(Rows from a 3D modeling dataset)
____________________
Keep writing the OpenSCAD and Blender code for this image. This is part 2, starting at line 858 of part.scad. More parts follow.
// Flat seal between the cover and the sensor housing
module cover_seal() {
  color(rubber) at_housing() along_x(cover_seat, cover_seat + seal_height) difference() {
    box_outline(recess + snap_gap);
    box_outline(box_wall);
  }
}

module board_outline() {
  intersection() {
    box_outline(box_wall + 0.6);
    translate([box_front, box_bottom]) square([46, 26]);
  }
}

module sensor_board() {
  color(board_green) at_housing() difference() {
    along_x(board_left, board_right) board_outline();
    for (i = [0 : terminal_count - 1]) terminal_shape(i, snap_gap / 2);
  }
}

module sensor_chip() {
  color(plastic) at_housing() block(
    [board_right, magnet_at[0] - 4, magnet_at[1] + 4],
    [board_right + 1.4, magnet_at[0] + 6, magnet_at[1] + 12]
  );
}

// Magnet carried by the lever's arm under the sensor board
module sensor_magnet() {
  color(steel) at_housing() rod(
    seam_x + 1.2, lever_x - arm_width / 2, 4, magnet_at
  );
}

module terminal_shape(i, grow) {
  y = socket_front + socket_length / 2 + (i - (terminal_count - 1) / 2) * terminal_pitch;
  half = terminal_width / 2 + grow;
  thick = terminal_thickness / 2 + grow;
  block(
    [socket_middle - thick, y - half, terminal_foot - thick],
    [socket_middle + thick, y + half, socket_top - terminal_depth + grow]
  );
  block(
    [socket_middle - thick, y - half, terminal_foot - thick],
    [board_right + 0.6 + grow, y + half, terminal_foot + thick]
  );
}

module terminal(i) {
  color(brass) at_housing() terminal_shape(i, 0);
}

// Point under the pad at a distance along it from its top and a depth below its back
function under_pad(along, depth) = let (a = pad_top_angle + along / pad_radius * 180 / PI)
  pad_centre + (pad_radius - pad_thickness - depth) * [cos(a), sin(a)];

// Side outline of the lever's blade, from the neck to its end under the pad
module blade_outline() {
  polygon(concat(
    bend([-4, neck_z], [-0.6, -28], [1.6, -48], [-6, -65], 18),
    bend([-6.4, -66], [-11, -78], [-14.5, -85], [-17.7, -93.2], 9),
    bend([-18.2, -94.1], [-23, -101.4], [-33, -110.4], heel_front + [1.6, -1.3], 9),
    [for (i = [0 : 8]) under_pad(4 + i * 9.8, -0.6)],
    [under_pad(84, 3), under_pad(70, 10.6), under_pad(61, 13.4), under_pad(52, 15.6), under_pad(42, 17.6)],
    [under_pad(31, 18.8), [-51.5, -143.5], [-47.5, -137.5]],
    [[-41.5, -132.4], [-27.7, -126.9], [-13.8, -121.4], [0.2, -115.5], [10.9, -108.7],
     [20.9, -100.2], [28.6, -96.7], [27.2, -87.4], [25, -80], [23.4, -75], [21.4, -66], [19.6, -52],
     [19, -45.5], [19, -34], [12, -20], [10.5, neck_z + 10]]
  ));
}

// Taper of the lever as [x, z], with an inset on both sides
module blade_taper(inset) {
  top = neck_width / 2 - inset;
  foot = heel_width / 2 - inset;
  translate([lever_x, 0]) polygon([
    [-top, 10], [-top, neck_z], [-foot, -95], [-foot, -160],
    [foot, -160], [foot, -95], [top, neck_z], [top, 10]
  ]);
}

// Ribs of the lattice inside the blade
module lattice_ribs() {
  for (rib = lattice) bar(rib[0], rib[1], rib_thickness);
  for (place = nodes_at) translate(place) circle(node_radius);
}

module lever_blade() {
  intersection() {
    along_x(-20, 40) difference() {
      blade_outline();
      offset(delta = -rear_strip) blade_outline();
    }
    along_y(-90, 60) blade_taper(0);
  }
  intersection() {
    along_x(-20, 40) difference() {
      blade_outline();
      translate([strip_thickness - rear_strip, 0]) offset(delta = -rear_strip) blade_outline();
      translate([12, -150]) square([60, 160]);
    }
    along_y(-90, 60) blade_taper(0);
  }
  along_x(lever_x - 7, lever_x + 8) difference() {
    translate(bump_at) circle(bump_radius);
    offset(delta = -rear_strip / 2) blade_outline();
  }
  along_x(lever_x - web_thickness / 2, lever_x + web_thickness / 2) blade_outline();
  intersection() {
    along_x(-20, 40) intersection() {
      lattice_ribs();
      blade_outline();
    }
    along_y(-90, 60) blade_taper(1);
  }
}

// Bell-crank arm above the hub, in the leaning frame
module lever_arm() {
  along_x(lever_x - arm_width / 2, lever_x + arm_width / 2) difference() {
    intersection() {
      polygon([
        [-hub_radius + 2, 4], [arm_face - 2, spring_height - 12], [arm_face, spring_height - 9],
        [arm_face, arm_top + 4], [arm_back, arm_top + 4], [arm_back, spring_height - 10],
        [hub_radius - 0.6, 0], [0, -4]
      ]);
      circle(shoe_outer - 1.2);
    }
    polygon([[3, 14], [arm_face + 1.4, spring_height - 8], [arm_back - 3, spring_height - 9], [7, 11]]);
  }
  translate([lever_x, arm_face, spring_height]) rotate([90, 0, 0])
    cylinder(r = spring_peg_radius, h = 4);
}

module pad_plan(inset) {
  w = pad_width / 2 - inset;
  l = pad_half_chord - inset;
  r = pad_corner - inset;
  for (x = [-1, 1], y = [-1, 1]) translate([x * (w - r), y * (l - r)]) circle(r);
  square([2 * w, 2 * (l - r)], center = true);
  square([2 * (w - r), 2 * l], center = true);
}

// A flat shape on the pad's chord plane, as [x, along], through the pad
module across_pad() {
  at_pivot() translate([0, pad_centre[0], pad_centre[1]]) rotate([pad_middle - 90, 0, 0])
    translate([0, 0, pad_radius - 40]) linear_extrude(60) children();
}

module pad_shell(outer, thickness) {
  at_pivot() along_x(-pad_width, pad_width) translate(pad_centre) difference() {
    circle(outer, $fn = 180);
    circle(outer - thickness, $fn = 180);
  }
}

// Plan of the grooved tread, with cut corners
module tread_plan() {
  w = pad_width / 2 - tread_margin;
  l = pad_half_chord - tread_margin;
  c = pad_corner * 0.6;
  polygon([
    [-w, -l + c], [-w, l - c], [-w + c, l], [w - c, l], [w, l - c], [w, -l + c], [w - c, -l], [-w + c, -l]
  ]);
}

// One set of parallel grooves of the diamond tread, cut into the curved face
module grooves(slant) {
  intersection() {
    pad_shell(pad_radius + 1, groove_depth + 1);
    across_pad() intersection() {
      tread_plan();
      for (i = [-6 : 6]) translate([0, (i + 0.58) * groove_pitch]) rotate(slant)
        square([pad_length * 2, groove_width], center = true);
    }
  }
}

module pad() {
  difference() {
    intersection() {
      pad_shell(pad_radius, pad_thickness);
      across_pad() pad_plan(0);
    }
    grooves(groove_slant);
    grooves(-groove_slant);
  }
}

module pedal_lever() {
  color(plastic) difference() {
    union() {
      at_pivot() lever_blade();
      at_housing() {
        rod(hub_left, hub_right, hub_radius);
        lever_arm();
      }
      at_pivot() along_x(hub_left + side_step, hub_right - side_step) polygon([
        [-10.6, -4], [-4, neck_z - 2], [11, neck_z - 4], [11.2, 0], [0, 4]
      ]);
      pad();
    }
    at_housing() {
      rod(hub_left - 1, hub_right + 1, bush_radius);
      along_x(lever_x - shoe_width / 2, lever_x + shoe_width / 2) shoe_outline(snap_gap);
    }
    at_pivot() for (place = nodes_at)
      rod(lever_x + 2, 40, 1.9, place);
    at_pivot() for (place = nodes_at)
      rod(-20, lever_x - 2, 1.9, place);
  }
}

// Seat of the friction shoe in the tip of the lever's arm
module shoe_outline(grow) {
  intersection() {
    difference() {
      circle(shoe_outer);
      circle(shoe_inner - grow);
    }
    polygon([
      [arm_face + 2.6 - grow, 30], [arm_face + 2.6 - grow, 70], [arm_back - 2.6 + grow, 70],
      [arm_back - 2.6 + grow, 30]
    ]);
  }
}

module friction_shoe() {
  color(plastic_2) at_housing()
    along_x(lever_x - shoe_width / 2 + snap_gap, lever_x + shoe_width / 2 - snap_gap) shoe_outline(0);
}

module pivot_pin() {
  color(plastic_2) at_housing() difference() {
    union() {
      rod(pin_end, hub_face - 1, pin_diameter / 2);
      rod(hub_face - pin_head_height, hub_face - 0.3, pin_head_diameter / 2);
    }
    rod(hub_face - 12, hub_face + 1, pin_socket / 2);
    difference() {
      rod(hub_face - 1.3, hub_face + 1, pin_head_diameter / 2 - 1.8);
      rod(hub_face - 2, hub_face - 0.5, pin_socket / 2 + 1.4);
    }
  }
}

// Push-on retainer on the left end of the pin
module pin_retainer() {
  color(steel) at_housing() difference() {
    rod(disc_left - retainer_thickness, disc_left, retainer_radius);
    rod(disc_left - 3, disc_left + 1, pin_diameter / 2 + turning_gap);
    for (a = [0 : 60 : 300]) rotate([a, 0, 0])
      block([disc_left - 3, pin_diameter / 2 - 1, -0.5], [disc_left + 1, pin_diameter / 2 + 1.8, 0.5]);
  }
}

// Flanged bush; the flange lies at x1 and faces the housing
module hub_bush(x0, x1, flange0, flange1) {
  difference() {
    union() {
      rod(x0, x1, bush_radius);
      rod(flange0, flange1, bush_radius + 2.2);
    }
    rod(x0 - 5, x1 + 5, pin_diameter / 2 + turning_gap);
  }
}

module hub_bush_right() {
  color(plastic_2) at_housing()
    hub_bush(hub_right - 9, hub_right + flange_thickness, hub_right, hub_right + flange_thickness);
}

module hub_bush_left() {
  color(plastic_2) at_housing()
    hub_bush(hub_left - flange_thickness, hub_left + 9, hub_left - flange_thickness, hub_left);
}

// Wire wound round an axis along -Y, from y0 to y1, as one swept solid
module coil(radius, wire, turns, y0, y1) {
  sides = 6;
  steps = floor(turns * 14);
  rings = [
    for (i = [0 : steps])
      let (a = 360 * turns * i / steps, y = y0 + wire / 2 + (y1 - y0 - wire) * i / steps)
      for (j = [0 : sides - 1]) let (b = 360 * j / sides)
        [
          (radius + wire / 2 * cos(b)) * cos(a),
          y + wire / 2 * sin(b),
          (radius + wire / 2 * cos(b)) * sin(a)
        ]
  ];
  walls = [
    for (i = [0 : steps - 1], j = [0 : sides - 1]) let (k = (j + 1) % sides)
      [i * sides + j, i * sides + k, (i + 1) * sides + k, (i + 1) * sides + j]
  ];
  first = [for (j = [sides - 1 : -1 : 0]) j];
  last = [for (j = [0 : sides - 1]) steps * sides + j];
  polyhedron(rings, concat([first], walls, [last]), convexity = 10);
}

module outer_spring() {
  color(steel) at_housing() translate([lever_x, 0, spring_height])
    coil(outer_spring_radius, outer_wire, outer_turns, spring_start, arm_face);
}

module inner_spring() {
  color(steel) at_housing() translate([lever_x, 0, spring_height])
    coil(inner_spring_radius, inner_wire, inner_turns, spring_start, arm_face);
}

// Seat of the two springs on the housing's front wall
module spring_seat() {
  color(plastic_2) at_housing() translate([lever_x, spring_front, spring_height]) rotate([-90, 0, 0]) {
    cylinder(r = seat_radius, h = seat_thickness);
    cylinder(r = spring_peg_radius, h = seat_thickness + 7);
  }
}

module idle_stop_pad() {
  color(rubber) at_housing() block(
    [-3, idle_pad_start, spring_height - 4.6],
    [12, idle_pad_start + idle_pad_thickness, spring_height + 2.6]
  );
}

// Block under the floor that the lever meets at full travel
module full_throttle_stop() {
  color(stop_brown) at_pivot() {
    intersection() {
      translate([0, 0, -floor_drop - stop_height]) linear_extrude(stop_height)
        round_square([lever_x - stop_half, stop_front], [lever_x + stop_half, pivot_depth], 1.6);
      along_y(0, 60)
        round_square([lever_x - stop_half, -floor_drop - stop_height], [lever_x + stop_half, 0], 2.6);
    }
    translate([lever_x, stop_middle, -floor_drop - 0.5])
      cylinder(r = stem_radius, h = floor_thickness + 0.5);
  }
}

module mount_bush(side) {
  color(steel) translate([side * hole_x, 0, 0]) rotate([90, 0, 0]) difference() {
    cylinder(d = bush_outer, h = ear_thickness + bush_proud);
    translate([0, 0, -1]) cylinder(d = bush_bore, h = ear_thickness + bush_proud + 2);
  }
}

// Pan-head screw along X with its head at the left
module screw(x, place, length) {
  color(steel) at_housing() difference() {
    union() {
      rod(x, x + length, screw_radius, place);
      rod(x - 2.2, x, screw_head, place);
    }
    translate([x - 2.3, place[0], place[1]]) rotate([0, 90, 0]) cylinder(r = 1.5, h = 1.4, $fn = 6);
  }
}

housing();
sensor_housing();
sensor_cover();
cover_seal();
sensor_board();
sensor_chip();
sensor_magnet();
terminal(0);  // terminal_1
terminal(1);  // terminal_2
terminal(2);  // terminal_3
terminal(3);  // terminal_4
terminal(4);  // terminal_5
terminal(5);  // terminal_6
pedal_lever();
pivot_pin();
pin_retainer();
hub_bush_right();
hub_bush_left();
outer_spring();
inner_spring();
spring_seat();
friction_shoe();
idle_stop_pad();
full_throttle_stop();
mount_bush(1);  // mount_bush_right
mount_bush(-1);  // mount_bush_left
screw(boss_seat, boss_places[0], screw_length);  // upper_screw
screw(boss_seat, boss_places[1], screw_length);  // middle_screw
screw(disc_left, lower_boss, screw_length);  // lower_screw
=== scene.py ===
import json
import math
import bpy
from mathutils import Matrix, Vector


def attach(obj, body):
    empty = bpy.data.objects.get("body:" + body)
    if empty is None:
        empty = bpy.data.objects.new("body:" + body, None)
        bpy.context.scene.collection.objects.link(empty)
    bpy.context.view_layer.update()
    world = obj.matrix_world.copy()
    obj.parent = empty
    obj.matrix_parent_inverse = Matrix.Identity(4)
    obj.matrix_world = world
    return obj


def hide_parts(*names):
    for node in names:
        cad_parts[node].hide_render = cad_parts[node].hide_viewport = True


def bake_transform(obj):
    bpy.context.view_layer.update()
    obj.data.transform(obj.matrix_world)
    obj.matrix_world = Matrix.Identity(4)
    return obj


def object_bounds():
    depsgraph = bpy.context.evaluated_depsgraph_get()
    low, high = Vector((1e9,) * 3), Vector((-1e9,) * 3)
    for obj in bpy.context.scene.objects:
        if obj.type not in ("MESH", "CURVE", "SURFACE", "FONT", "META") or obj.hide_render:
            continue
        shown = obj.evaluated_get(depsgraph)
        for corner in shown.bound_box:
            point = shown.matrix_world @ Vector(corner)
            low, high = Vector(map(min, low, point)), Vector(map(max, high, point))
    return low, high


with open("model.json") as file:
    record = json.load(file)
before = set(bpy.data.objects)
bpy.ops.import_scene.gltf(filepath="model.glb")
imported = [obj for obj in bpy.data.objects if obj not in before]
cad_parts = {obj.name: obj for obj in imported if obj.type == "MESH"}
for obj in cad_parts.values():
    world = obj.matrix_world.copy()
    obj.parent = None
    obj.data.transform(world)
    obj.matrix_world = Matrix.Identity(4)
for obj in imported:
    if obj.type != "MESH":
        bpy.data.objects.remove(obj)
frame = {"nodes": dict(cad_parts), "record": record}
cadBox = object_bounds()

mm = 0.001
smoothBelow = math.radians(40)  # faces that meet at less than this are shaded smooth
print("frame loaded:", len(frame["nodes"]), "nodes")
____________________
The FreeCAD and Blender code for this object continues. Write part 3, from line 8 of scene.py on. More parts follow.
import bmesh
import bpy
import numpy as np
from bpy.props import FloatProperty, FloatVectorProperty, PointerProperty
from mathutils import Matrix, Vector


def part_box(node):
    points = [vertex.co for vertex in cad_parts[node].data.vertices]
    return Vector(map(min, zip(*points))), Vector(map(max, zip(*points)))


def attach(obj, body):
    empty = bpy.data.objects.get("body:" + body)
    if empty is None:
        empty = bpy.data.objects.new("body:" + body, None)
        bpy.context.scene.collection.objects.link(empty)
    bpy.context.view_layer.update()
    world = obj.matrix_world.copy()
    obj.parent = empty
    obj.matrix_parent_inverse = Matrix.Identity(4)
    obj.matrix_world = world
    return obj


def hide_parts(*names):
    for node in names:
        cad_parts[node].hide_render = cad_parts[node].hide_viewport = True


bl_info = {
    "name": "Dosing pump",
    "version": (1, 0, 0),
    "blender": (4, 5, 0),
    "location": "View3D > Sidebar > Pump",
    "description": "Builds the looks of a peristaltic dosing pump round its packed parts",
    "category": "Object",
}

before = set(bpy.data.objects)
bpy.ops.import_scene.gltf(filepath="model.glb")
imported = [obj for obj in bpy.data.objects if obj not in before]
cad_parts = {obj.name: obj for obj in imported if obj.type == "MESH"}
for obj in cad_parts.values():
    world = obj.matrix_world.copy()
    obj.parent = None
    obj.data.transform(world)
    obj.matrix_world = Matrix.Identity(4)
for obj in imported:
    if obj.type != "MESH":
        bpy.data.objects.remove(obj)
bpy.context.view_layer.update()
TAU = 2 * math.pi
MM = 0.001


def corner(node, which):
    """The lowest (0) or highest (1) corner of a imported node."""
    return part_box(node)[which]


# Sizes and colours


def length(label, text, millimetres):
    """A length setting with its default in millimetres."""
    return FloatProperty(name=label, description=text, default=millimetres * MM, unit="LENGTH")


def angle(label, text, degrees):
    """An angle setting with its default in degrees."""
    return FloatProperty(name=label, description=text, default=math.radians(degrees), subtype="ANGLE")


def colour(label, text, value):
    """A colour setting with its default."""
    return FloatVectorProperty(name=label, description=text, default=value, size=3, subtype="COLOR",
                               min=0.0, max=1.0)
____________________
* _STATED TASK_
Extract all lines from the material above that include the word "record".

* _RESULT OF THIS TASK_
    record = json.load(file)
frame = {"nodes": dict(cad_parts), "record": record}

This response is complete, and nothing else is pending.